Fraud guaranteed
The alleged plundering of almost US$80 million from Bank Bali revealed two major flaws which, if not removed, may abort the budding recovery of Indonesia's economy.
First of all, the government blanket guarantee of bank deposits and claims, though succeeding in preventing the whole banking system from a total collapse, is killing market discipline and causing moral hazards among bank managers, owners and depositors. Political leaders need to act efficiently and prudently.
The guarantee system seems to be defective in its design. The almost unlimited categories and sums of bank deposits and claims the scheme covers and the loosely written rules on its implementation have made the scheme widely open to abuse. Since the scheme is funded entirely by the state budget, the costs and losses are fully borne by taxpayers. Thus far the government has issued Rp 53.8 trillion ($6.9 billion) in treasury bonds to finance the guarantee scheme but, given the persistently shaky condition of most banks, the costs will most likely increase further.
The defect was initially understandable as the blanket guarantee scheme was launched in a panic response to the massive runs on banks in January 1998, triggered by the loss of public trust in the poorly managed, inadequately supervised and corruption-ridden banking system.
It is in fact the artificial respiration provided by the guarantee system that has caused the domestic banking industry to stay alive now even though most banks are technically bankrupt with negative capital. Without the government guarantee, no one would be willing to deal with domestic banks.
But the government should have realized by now, more than 18 months after the introduction of the scheme, that without market discipline, the banking reform will never succeed in creating sound banks.
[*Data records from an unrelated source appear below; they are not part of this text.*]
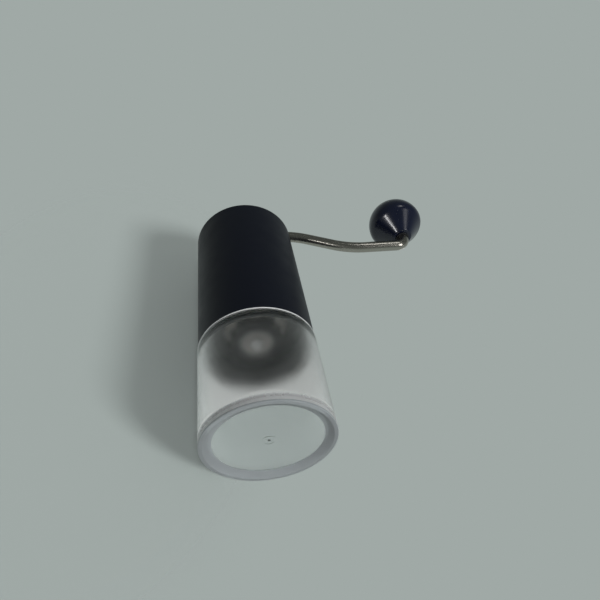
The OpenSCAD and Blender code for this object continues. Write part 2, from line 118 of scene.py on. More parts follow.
class Finish:
    """A material with one Principled shader, whose sockets are named with underscores."""

    def __init__(self, name, **sockets):
        self.material = bpy.data.materials.new(name)
        self.material.use_nodes = True
        self.tree = self.material.node_tree
        self.tree.nodes.clear()
        set_to = {key.replace("_", " "): value for key, value in sockets.items()}
        self.shader = add(self.tree, "BsdfPrincipled", set_to)
        self.output = add(self.tree, "OutputMaterial", {"Surface": self.shader.outputs[0]})
        self.place = add(self.tree, "TexCoord").outputs["Object"]

    def grain(self, size, stretch):
        """Noise whose features are size millimetres across, drawn out by stretch."""
        scaled = add(self.tree, "Mapping", {"Vector": self.place,
                                            "Scale": [1 / s for s in stretch]})
        return add(self.tree, "TexNoise", {"Vector": scaled.outputs[0], "Scale": 1 / (size * MM),
                                           "Detail": 3}).outputs[0]

    def vary(self, size, dark, light, rough, stretch=(1, 1, 1)):
        """Lets grain move the colour between two tones and the roughness between two values."""
        noise = self.grain(size, stretch)
        tone = add(self.tree, "Mix", {"Factor": noise}, data_type="RGBA")
        tone.inputs[6].default_value = linear(dark)
        tone.inputs[7].default_value = linear(light)
        spread = add(self.tree, "MapRange", {"Value": noise, "From Min": 0.3, "From Max": 0.7,
                                             "To Min": rough[0], "To Max": rough[1]})
        self.tree.links.new(tone.outputs[2], self.shader.inputs["Base Color"])
        self.tree.links.new(spread.outputs[0], self.shader.inputs["Roughness"])

    def emboss(self, size, height, stretch=(1, 1, 1)):
        """Bump from grain, both in millimetres."""
        bump = add(self.tree, "Bump", {"Height": self.grain(size, stretch), "Strength": 0.6,
                                       "Distance": height * MM})
        self.tree.links.new(bump.outputs[0], self.shader.inputs["Normal"])


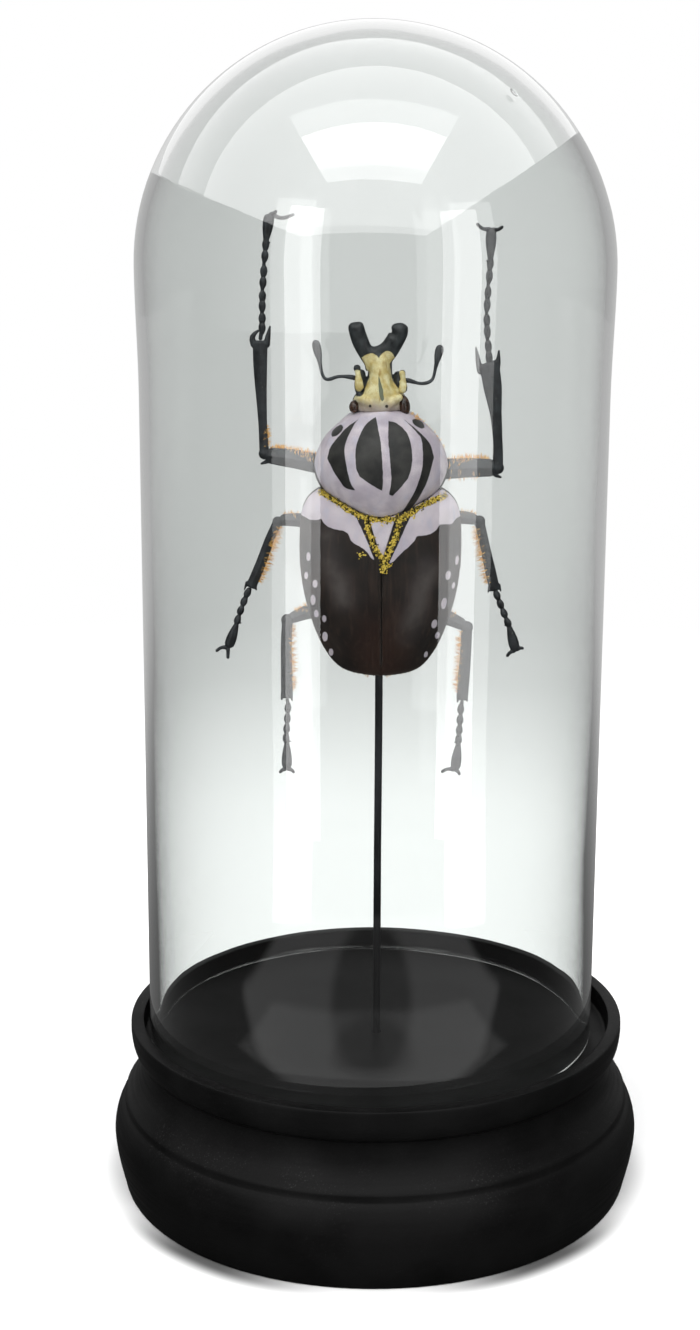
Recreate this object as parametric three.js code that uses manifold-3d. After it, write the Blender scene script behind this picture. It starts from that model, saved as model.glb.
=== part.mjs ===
// A horned flower beetle, dried and standing head up on a thin rod, under a
// round-topped glass dome on a turned black wooden base.
//
// Millimetres, +Z up. The origin is the middle of the base's underside. The
// beetle's back faces -Y, its belly +Y, and its left side is at -X.

import * as THREE from "three";
import { mergeVertices } from "three/addons/utils/BufferGeometryUtils.js";
import Module from "manifold-3d";

const wasm = await Module();
wasm.setup();

// ---- driving dimensions ----------------------------------------------------

const GAP = 0.3; // left between two pieces that touch

const DOME_RADIUS = 60; // outside of the glass wall
const DOME_BULGE = 0.7; // how much wider the glass is at its shoulder
const DOME_SHOULDER_Z = 243.8; // where the round top starts
const DOME_BULGE_START_Z = 212;
const GLASS_WALL = 2.5;
const DOME_SHIFT_X = -1.6; // the dome stands loosely in its recess

const RECESS_RADIUS = 63.1;
const RECESS_FLOOR_Z = 40.3;
const RIM_Z = 45.5;
const RIM_RADIUS = 66.6;
const NECK_RADIUS = 63.5;
const STEP_RADIUS = 68.4;
const TORUS_RADIUS = 71.4;
const FOOT_RADIUS = 68.4;

const ROD_RADIUS = 1;
const ROD_X = -0.15;
const ROD_Y = -3.5;
const ROD_FOOT_Z = 30;
const ROD_TOP_Z = 152;

const SIDE_Y = -2.5; // where the trunk is widest
const COVER_Y = -5; // the elytra lie behind this level, the thorax and abdomen before it
const TRUNK_REACH = 30; // further from the axis than any of the trunk
const SUTURE_X = 0.4; // the line where the two elytra meet
const WAIST_Z = 163; // where the hind thorax meets the abdomen
const SCUTELLUM_HALF_WIDTH = 3.4;
const SCUTELLUM_SHOULDER_Z = 182.5; // where its sides start to close in
const SCUTELLUM_TIP_Z = 171.8;
const HEAD_X = -0.6; // the head is turned a little to its left
const HORN_THICKNESS = 3;
const HORN_FRONT_Y = -7;

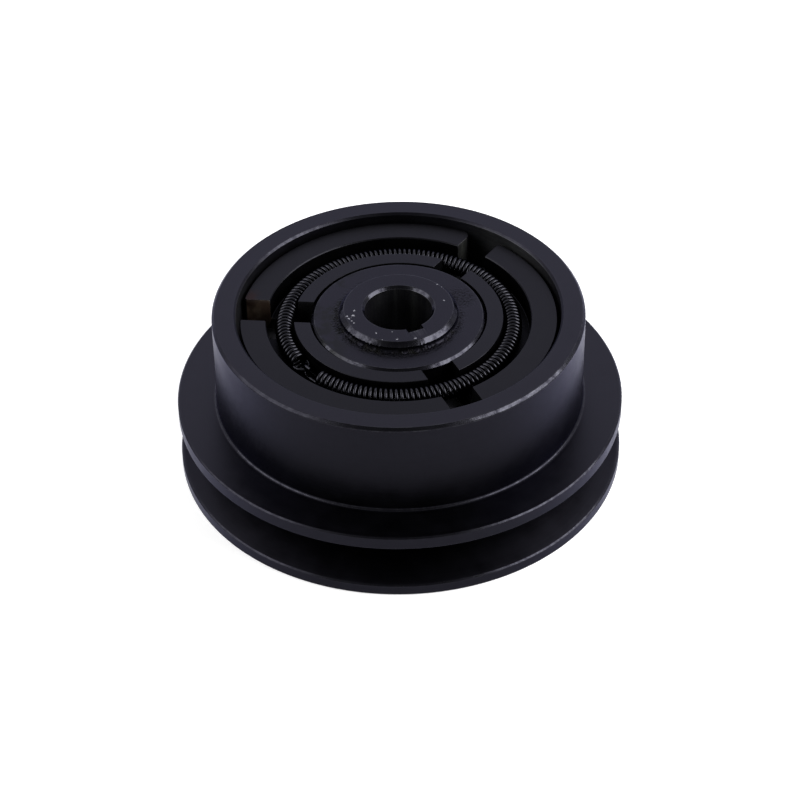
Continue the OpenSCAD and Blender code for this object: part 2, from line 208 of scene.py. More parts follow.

And market discipline will never be restored if the scheme is not revised to minimize moral hazards.
We would not go as far as Amien Rais, chairman of the National Mandate Party, who demanded total abolition of the guarantee scheme, because such a drastic move would immediately lead the ailing banking system into a total collapse. But revision is most imperative. As we have suggested several times here before, a ceiling should be imposed on the sums of deposits covered by the scheme and interbank transactions should be excluded from the guarantee system to impose market discipline.
The rationale is that people who are adequately resourceful to analyze banking conditions, and able to collect banking information from analysts, should be allowed to exercise market judgment as to which banks they deal with. Likewise, bankers should be allowed to lose their shirts if they don't know the soundness of banks they make transactions with. Why should taxpayers be punished for the wrongdoings of unscrupulous bankers?
Here is the second appalling flaw. The Bank Bali scandal validates the public's fear that little has changed in the way of public and corporate governance. Poor management, corruption and the central bank's incompetent and highly venal supervision, which precipitated the explosion of Indonesia's banking crisis in late 1997, remain the biggest problems in the banking industry. Any incipient confidence in the $70 billion bank restructuring program under tight supervision of the International Monetary Fund turned out to be false.
The questionable deal that involved almost one-third of Bank Bali's total assets of Rp 10.01 trillion as of January caught the attention of the Indonesian Bank Restructuring Agency, Bank Indonesia, the finance ministry and the Capital Market Supervisory Agency (securities commission) only seven months later. Had Standard Chartered Bank not uncovered the big hole in Bank Bali's assets in the course of its due diligence, made in light of its plan to acquire 20 percent of the bank, the affair might have remained unknown. Had it not been for banking analyst Pradjoto's moral courage to reveal the scandal to the media, the scam would have been covered up by those in power.
One would then wonder that if the level of disclosure, transparency and accountability of publicly listed Bank Bali turns out to be so abysmal, the quality of corporate governance in other business entities must be maddeningly much worse. This is because Bank Bali, like all other financial institutions which mobilize funds from the public, is supposedly subject to tighter disclosure requirements in view of its fiduciary responsibility and the fact that it is owned by tens of thousands of investors through the stock exchange.
The government still seems oblivious to the alarming market bell. The sudden steep fall in the rupiah rate over the last two days, despite the positive macroeconomic indicators over the last few months, reflects the market assessment of the bombed-out state of our law enforcement and public and corporate transparency and accountability.